The monarchy is just so benign that even going to the effort of getting rid of them doesn’t seem worth the effort. After all (see above), they don’t actually do anything. At worst Lizzie is simply a blank slate, at best a kindly old biddy. Harry’s a bit dim, but who isn’t these days; that inbred one with the famous kids is okay I guess; and, well, then there’s Charles. The best that could be said for Charles, I think, is that there’s always the chance he could fall off his polo horse before Lizzie chokes on her Earl Grey. Hang in there, Liz. Do us a solid.
It’s not just that the monarchy is harmless; it might actually—albeit unintentionally—be a good thing. I can’t help noticing, for instance, that most of the societies I admire the most—the most equitable and least corrupt—are, like New Zealand, constitutional monarchies.
I’m not entirely sure why this is. It might just be a quirk of geography—most of these countries are from northern Europe or are former British colonies. But on some level, I also suspect it has something to do with republics coming to believe their own bullshit. Countries in which the people have reclaimed the symbolic power of the state away from an arbitrary monarchy seem, in many cases, to lose the ability to critically examine that symbolic power.

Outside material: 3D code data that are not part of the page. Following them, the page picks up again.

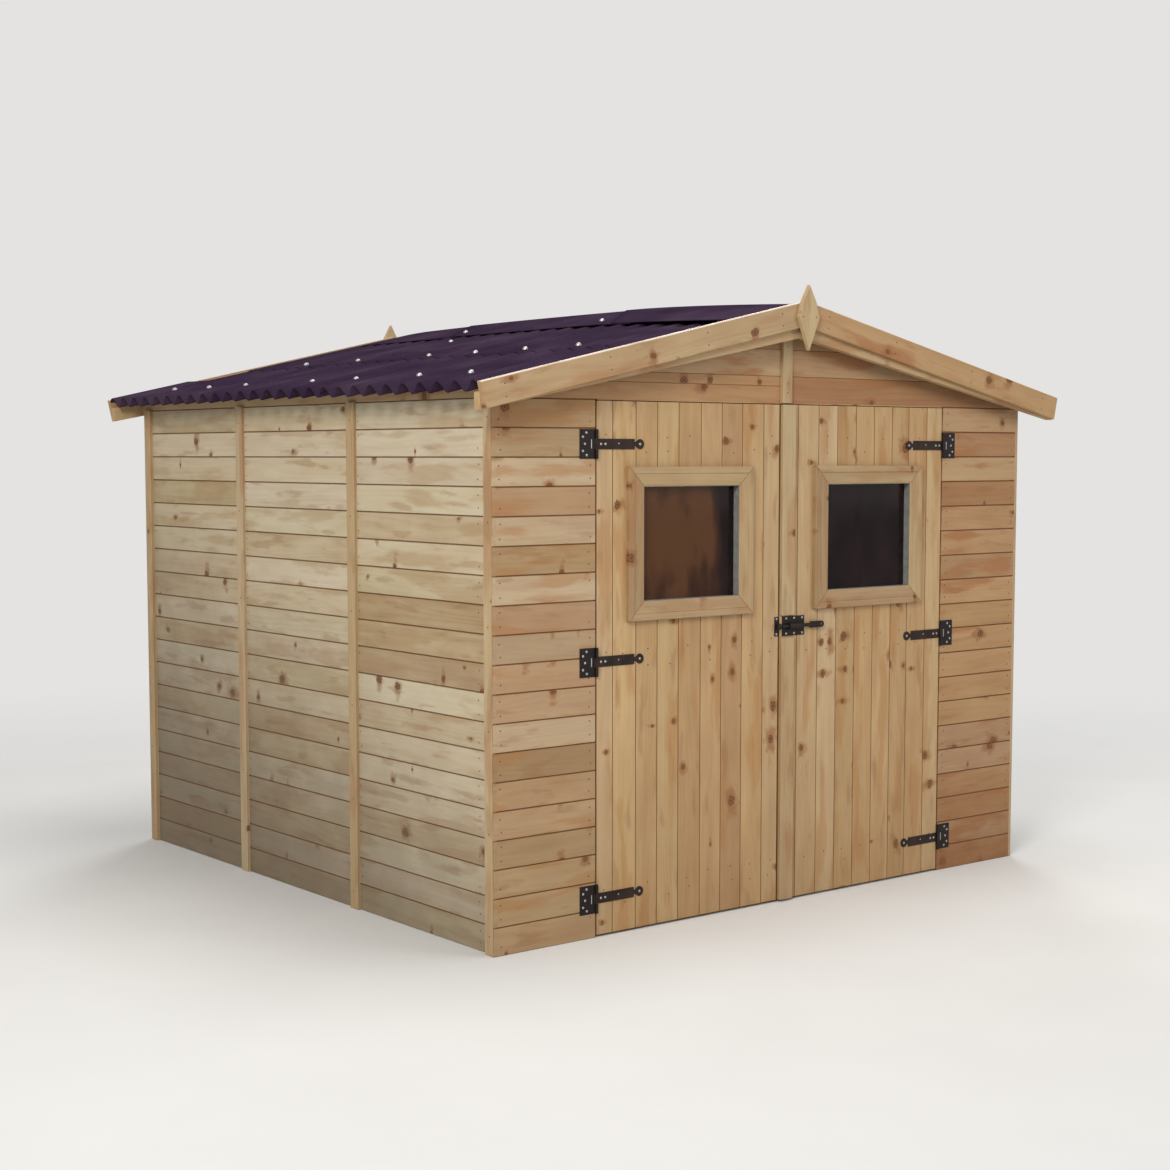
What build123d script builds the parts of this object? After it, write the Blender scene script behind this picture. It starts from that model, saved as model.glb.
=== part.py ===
from build123d import *
from math import cos, radians, sin, tan
import os

# Wooden garden shed with a shallow apex roof of corrugated sheets and a pair of
# ledged doors in one gable end. Millimetres and degrees. The origin is on the
# ground under the middle of the shed, +Z is up and the doors face -Y.

# ---------------------------------------------------------------- driving sizes
# body
shed_width = 2412
shed_depth = 2360
wall_height = 1710
board_thickness = 16
stud_depth = 28
stud_width = 45
panels_per_wall = 3
panel_gap = 2
cover_strip_width = 48
cover_strip_thickness = 12
corner_strip_thickness = 14
gable_strip_width = 45

# doorway and doors
doorway_width = 1620
doorway_offset = -13
sill_height = 28
sill_clearance = 6
door_gap = 5
door_ground_gap = 8
ledge_height = 90
ledge_end_gap = 30
brace_width = 70
meeting_strip_width = 62
meeting_strip_thickness = 12

# door windows
window_width = 413
window_height = 367
window_frame_drop = 211.5
left_window_x = -427.5
right_window_x = 403.5
window_frame_width = 63
window_frame_thickness = 18
pane_thickness = 3
pane_lap = 10
pane_edge_gap = 0.3
mitre_gap = 0.4

# T-hinges
low_hinge_height = 126
top_hinge_drop = 140
ledge_below_window = 76.5
hinge_plate_width = 65
hinge_plate_height = 92
hinge_plate_thickness = 2.5
strap_height = 33
strap_reach = 195
strap_neck_length = 7
strap_neck_height = 14
strap_tip_radius = 16
knuckle_radius = 5
hinge_pin_radius = 2.2
hinge_pin_clearance = 0.3
knuckle_notch_gap = 1.5
knuckle_end_gap = 0.5
knuckle_seat_gap = 0.5

# slide bolt
bolt_below_window = 19
bolt_plate_width = 104
bolt_plate_height = 67
bolt_plate_thickness = 2
bolt_plate_inset = 12
bolt_bar_radius = 6
bolt_bar_standoff = 10
bolt_bar_setback = 2
bolt_travel = 38
bolt_clearance = 0.4
bolt_stop_gap = 5
bolt_housing_length = 60
bolt_housing_wall = 4
tongue_length = 66
tongue_height = 22
tongue_thickness = 4
tongue_hole_radius = 4
keep_width = 18
keep_height = 66
keep_wall = 3
keep_clearance = 1.5
keep_inset = 1
meeting_strip_break = 5

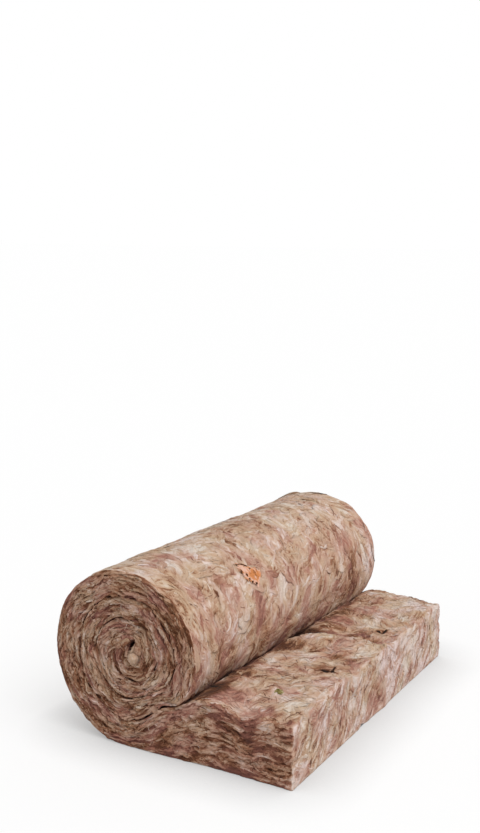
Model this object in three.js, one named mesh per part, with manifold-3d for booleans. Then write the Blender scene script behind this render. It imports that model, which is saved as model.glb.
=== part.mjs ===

Which is to say, we don’t want the rah-rah patriotism of the US or France. Having an absurd and arbitrary monarch as our head of state helps to remind us that, in fact, most entrenched political power is absurd and arbitrary. It keeps us humble and grounded.
So however far we distance ourselves, culturally and politically, from Britain, I hope we at least keep the monarchy—if only for the lols. Maybe we’ll keep them even longer than Britain itself does. In which case we should invite them to move over here and teach us polo, and we’ll all chuck squashed bananas at each other and remind ourselves that we’re all just full of it.